Isu Sandera dan Tahanan: Titik Terang yang Masih Sulit
Meskipun ada perbedaan besar soal pasukan, ada sedikit titik terang terkait isu sandera. Hamas telah menyatakan kesediaannya untuk membebaskan 10 sandera Israel sebagai bagian dari kesepakatan gencatan senjata 60 hari. Bahkan, ada laporan yang menyebutkan Hamas menyepakati pembebasan 33 sandera pada tahap awal. Sebagai gantinya, Israel diharapkan membebaskan sejumlah tahanan Palestina di penjara mereka. Saat ini, diperkirakan ada sekitar 20 hingga 36 sandera Israel yang masih hidup di Gaza dari total 251 yang disandera sejak serangan 7 Oktober 2023. Namun, negosiasi mengenai detail pembebasan ini masih sangat sulit, terutama karena Israel juga menuntut agar beberapa tahanan Palestina yang dibebaskan harus keluar dari Gaza.

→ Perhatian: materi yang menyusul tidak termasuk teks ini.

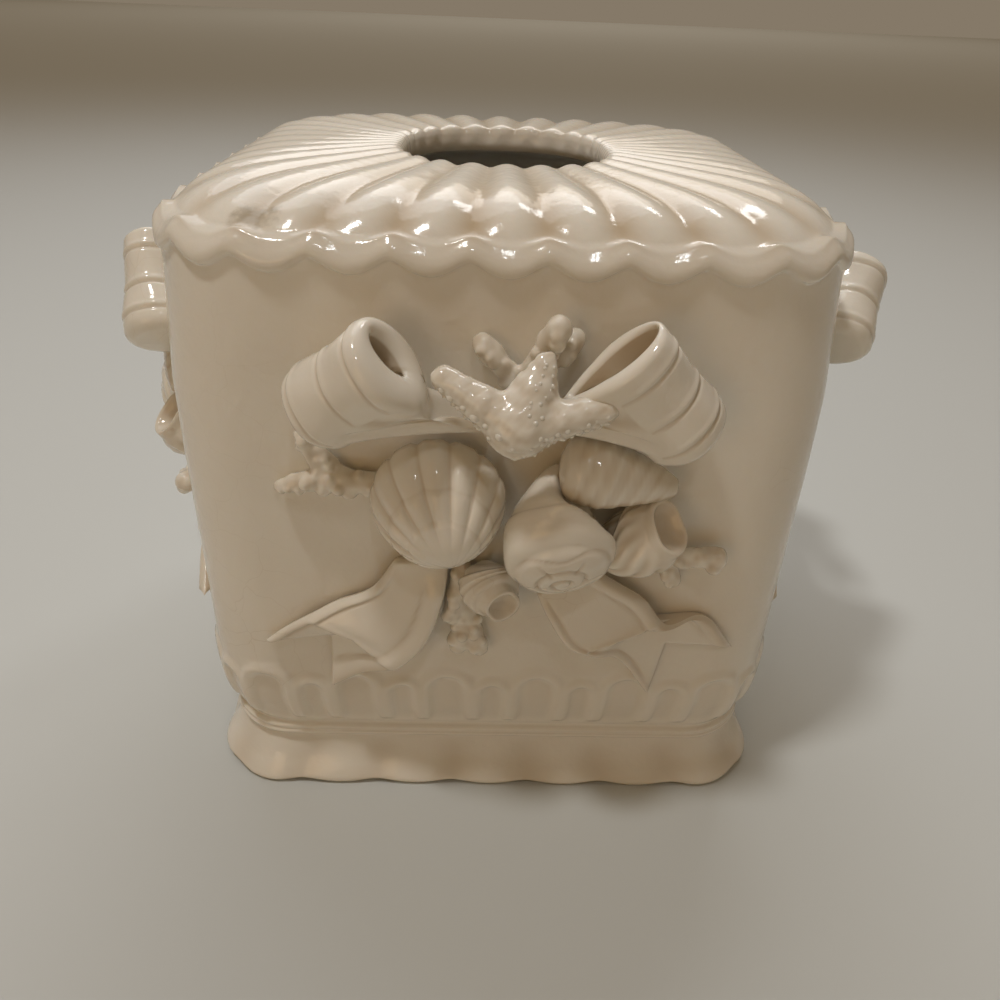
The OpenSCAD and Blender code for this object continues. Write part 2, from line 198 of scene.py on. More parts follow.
def curve(a, b, leave, arrive, t):
    """Points from a to b on the curve that leaves a and arrives at b with those slopes."""
    return (a * (1 + 2 * t) * (1 - t) ** 2 + b * t ** 2 * (3 - 2 * t)
            + leave * t * (1 - t) ** 2 - arrive * t ** 2 * (1 - t))


def smooth_rows(controls):
    """Smooth line through rows of numbers, without overshoot. The first number of a row is its steps to the
    next, and zeros at its end may be left out."""
    values = np.array(list(zip_longest(*(c[1:] for c in controls), fillvalue=0)), dtype=float).T
    gap = np.maximum(np.linalg.norm(np.diff(values, axis=0), axis=1), 1e-6)[:, None]
    slope = np.diff(values, axis=0) / gap
    bend = np.concatenate([slope[:1], slope])
    mean = (slope[:-1] * gap[1:] + slope[1:] * gap[:-1]) / (gap[1:] + gap[:-1])
    most = 3 * np.minimum(np.abs(slope[:-1]), np.abs(slope[1:]))
    bend[1:-1] = np.where(slope[:-1] * slope[1:] > 0, np.clip(mean, -most, most), 0)
    rows = []
    for i, (steps, *_) in enumerate(controls[:-1]):
        t = (np.arange(steps) / steps)[:, None]
        rows.append(curve(values[i], values[i + 1], gap[i] * bend[i], gap[i] * bend[i + 1], t))
    return np.concatenate(rows + [values[-1:]])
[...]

Peran Mediator dan Kondisi di Lapangan
Perundingan ini tidak hanya melibatkan Hamas dan Israel, tetapi juga peran kunci dari mediator internasional.

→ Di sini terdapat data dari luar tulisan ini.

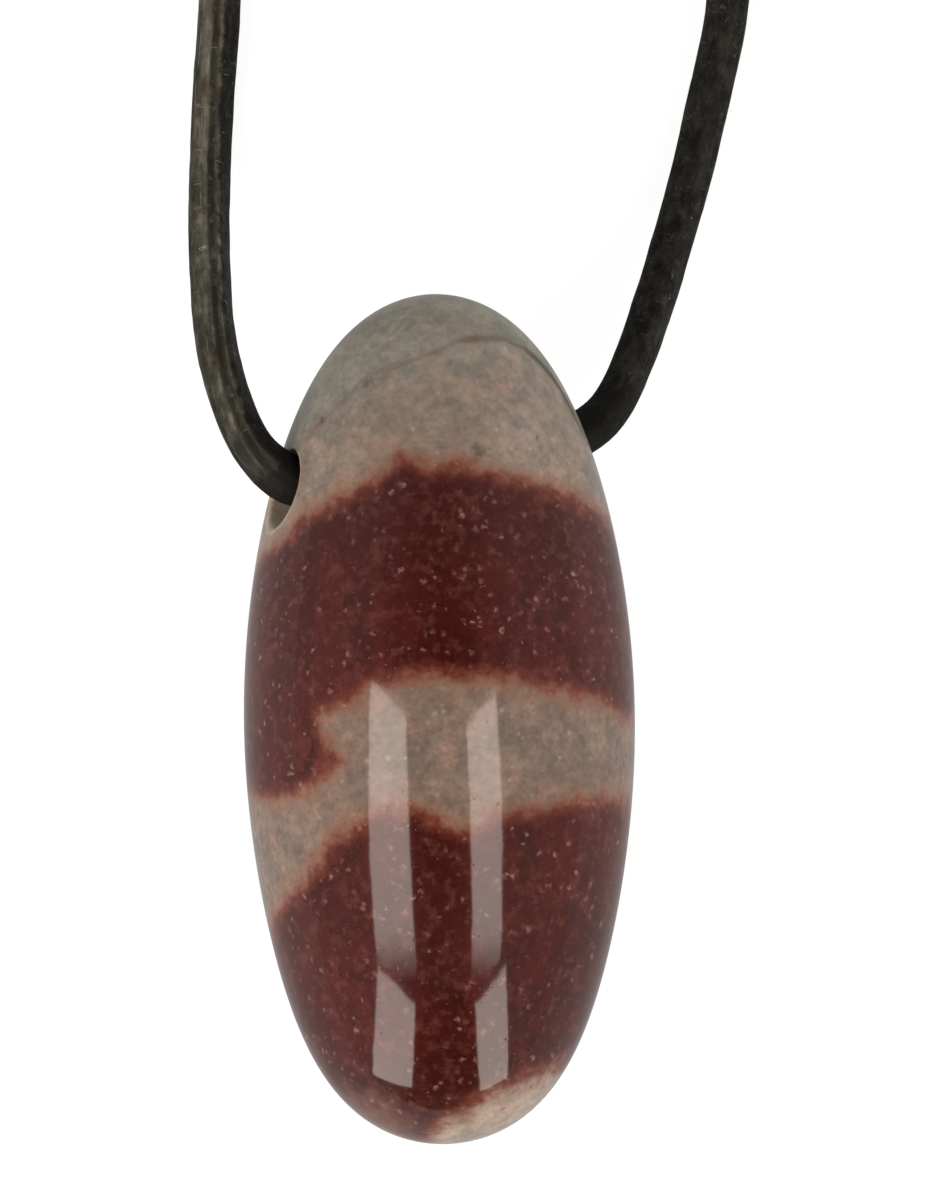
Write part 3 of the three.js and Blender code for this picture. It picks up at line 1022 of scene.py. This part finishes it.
def makeStrips():
    # A long strip dims towards its lower end, and the low ones are even.
    long, tree, shader = glowing("longStrip", light["strip"], light["longStrip"])
    away = addNode(tree, "SeparateXYZ", {0: addNode(tree, "TexCoord", {}).outputs["Object"]}).outputs[1]
    dimmed = between(tree, away, light["fadeFrom"], light["fadeTo"], light["longStrip"], 0)
    tree.links.new(dimmed, shader.inputs["Emission Strength"])
    low = glowing("lowStrip", light["strip"], light["lowStrip"])[0]
    for number, corners in enumerate(strips):
        far = (np.array(corners) * light["stripDistance"]).tolist()
        stageMesh(f"strip{number + 1}", far, low if number > 1 else long).visible_camera = False


def makeSideLights():
    # Each lamp is at its heading and elevation round the middle of the floor, and faces it. It lights the
    # stone and isn't mirrored in it.
    elevation = radians(light["sideElevation"])
    out = light["sideDistance"]
    for name in ("left", "right", "far"):
        data = bpy.data.lights.new(name, "AREA")
        data.size = light["sideSize"]
        data.energy = light[name + "Power"]
        lamp = bpy.data.objects.new(name, data)
        turned = radians(light[name + "Heading"])
        level = out * cos(elevation)
        lamp.location = (level * cos(turned), level * sin(turned), out * sin(elevation))
        lamp.rotation_euler = (0, pi / 2 - elevation, turned)
        lamp.visible_glossy = False
        bpy.context.collection.objects.link(lamp)


def makeSurroundings():
    # Dim straight above and brighter towards the horizon, but dark again low down beyond the lower end.
    world = bpy.data.worlds.new("room")
    world.use_nodes = True
    tree = world.node_tree
    background = tree.nodes["Background"]
    heading = addNode(tree, "TexCoord", {}).outputs["Generated"]
    right, far, up = addNode(tree, "SeparateXYZ", {0: heading}).outputs[:3]
    stops = [(at, (value, value, value, 1)) for at, value in light["surroundShares"]]
    share = ramp(tree, up, stops)
    sideways = maths(tree, "ABSOLUTE", right)
    beyond = between(tree, far, *light["darkBeyond"])
    dark = times(tree, beyond, between(tree, sideways, *light["darkAcross"]))
    share = times(tree, share, between(tree, dark, 0, 1, 1, light["darkest"]))
    tree.links.new(times(tree, share, light["surround"]), background.inputs["Strength"])
    background.inputs["Color"].default_value = light["room"]
    bpy.context.scene.world = world


makeFloor()
makeStrips()
makeSideLights()
makeSurroundings()
bpy.context.scene.view_settings.view_transform = "Standard"
print("light: done")


for piece, nodes, slotName in (
    (stoneBody, ("stone",), "stone"),
    (laceLeft, ("lace_left", "lace_coil"), "lace"),
    (laceRight, ("lace_right", "lace_coil"), "lace"),
    (laceKnot, ("lace_knot",), "lace"),
):
    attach(piece, "root")
    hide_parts(*nodes)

Upaya Qatar, Mesir, dan AS
Qatar, Mesir, dan Amerika Serikat terus bekerja keras sebagai mediator untuk menjembatani perbedaan antara kedua belah pihak. Utusan khusus Presiden AS, Steve Witkoff, bahkan telah tiba di Doha untuk mencoba memecah kebuntuan. Meskipun ada laporan optimisme dari beberapa pihak, seperti Presiden AS Donald Trump yang meyakini kesepakatan akan segera tercapai, Menteri Luar Negeri AS Antony Blinken tetap berhati-hati, menyatakan bahwa perundingan masih di ambang kehancuran.

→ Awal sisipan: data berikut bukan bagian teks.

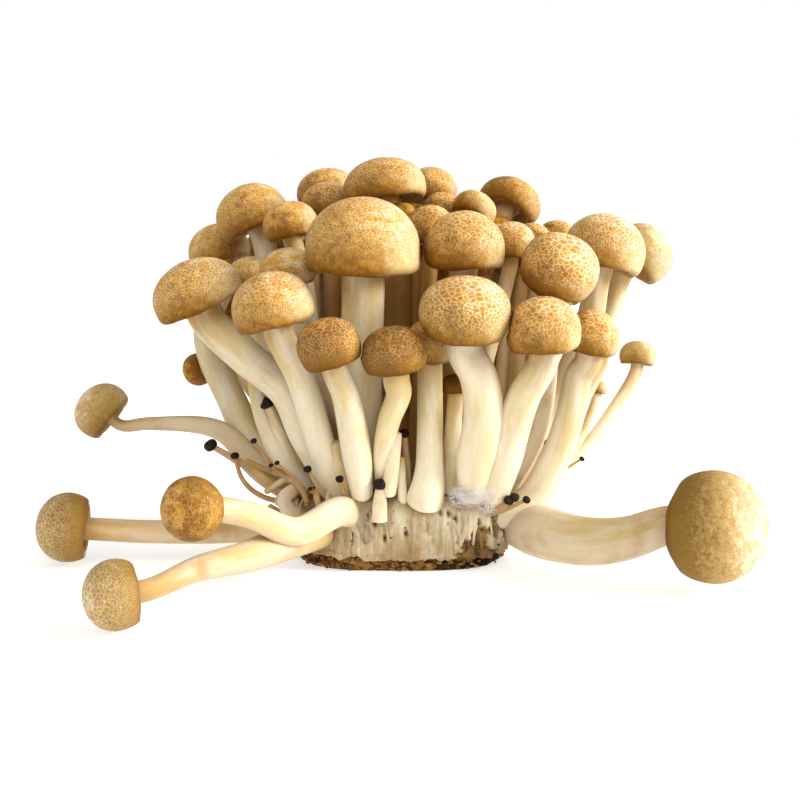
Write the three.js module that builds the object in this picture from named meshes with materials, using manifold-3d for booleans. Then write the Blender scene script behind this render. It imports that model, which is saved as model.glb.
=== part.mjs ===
// A cluster of brown beech mushrooms, grown together on one cut base. Millimetres, +Z up.
// The origin is the middle of the flat cut face that the cluster stands on, +X is its long side
// and -Y is its front.
import * as THREE from "three";
import * as BufferGeometryUtils from "three/addons/utils/BufferGeometryUtils.js";
import Module from "manifold-3d";

const wasm = await Module();
wasm.setup();

// ---------------------------------------------------------------- driving dimensions
const GAP = 0.35; // air kept between two pieces that touch

const FOOT_WIDE = 51.5; // cut slab of growing medium at the very bottom
const FOOT_DEEP = 52;
const FOOT_TALL = 4.6;
const FOOT_SIDES = 28;
const FOOT_WAVES = [[3, 0.015], [7, 0.012]]; // waves round its outline and how deep they are, as a share
const SQUARENESS = 3.2; // 2 is a plain oval outline, more is squarer with round corners

// The slab's worn edge, from below: [share of its width, height].
const FOOT_EDGE = [
  [0.985, 1.3],
  [1, 3.2],
];
const FOOT_CUT_SHARE = 0.95; // how wide the flat cut face is
const FOOT_TOP_SHARE = 0.99;

const CROWN_WIDE = 53; // pale root mass that every stem grows from
const CROWN_DEEP = 52.5;
const CROWN_TOP = 18.5;
const CROWN_SIDES = 36;
const CROWN_FURROW = 0.022; // depth of its upright furrows, as a share of its radius
const CROWN_SWELL = 0.015; // depth of the five broad swellings of its wall
const CROWN_LUMP = 0.04; // the same for the four lobes of its shoulder
const CROWN_BOTTOM_SHARE = 0.98;
const CROWN_WALL_TOP = CROWN_TOP - 6; // where the wall turns in to the shoulder

// The crown's shoulder above its wall: [share of its width, height].
const CROWN_SHOULDER = [
  [0.88, CROWN_TOP - 2.2],
  [0.55, CROWN_TOP - 0.5],
];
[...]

Situasi Kemanusiaan di Gaza yang Memburuk
Sementara perundingan terus berlarut-larut, situasi di Jalur Gaza semakin memprihatinkan. Konflik yang telah berlangsung selama 21 bulan ini telah menewaskan puluhan ribu warga Palestina. Data dari Kementerian Kesehatan Gaza menunjukkan bahwa lebih dari 57.000 orang telah tewas. Serangan militer Israel telah menyebabkan krisis kelaparan, memaksa penduduk mengungsi, dan menghancurkan infrastruktur. Rumah sakit di Gaza selatan dilaporkan hanya memiliki bahan bakar tersisa untuk tiga hari, mengancam penghentian semua operasi kemanusiaan.
Serangan Militer Berlanjut di Tengah Perundingan
Ironisnya, di tengah upaya diplomatik untuk mencapai gencatan senjata, serangan militer Israel di Gaza terus berlangsung. Kementerian Kesehatan Gaza melaporkan puluhan orang tewas akibat serangan Israel, termasuk di daerah yang diklaim aman seperti Al-Mawasi. Perdana Menteri Netanyahu bahkan menyatakan bahwa “negosiasi hanya akan berlangsung di bawah tembakan,” menunjukkan bahwa tekanan militer dianggap penting untuk pembebasan sandera tambahan. Serangan ini tentu saja semakin memperburuk krisis kemanusiaan dan mempersulit tercapainya kesepakatan damai.
Kesimpulan
Perundingan gencatan senjata antara Hamas dan Israel memang alot, terutama karena Israel berkeras pasukannya tetap di Gaza sementara Hamas menuntut penarikan penuh. Isu sandera dan tahanan, meskipun ada kemajuan kecil, masih terganjal detail. Kondisi ini membuat harapan akan perdamaian di Gaza terasa jauh, sementara penderitaan warga sipil terus berlanjut di tengah gempuran militer. Semoga para mediator dapat menemukan jalan keluar untuk mencapai kesepakatan yang adil dan mengakhiri konflik berkepanjangan ini demi kemanusiaan.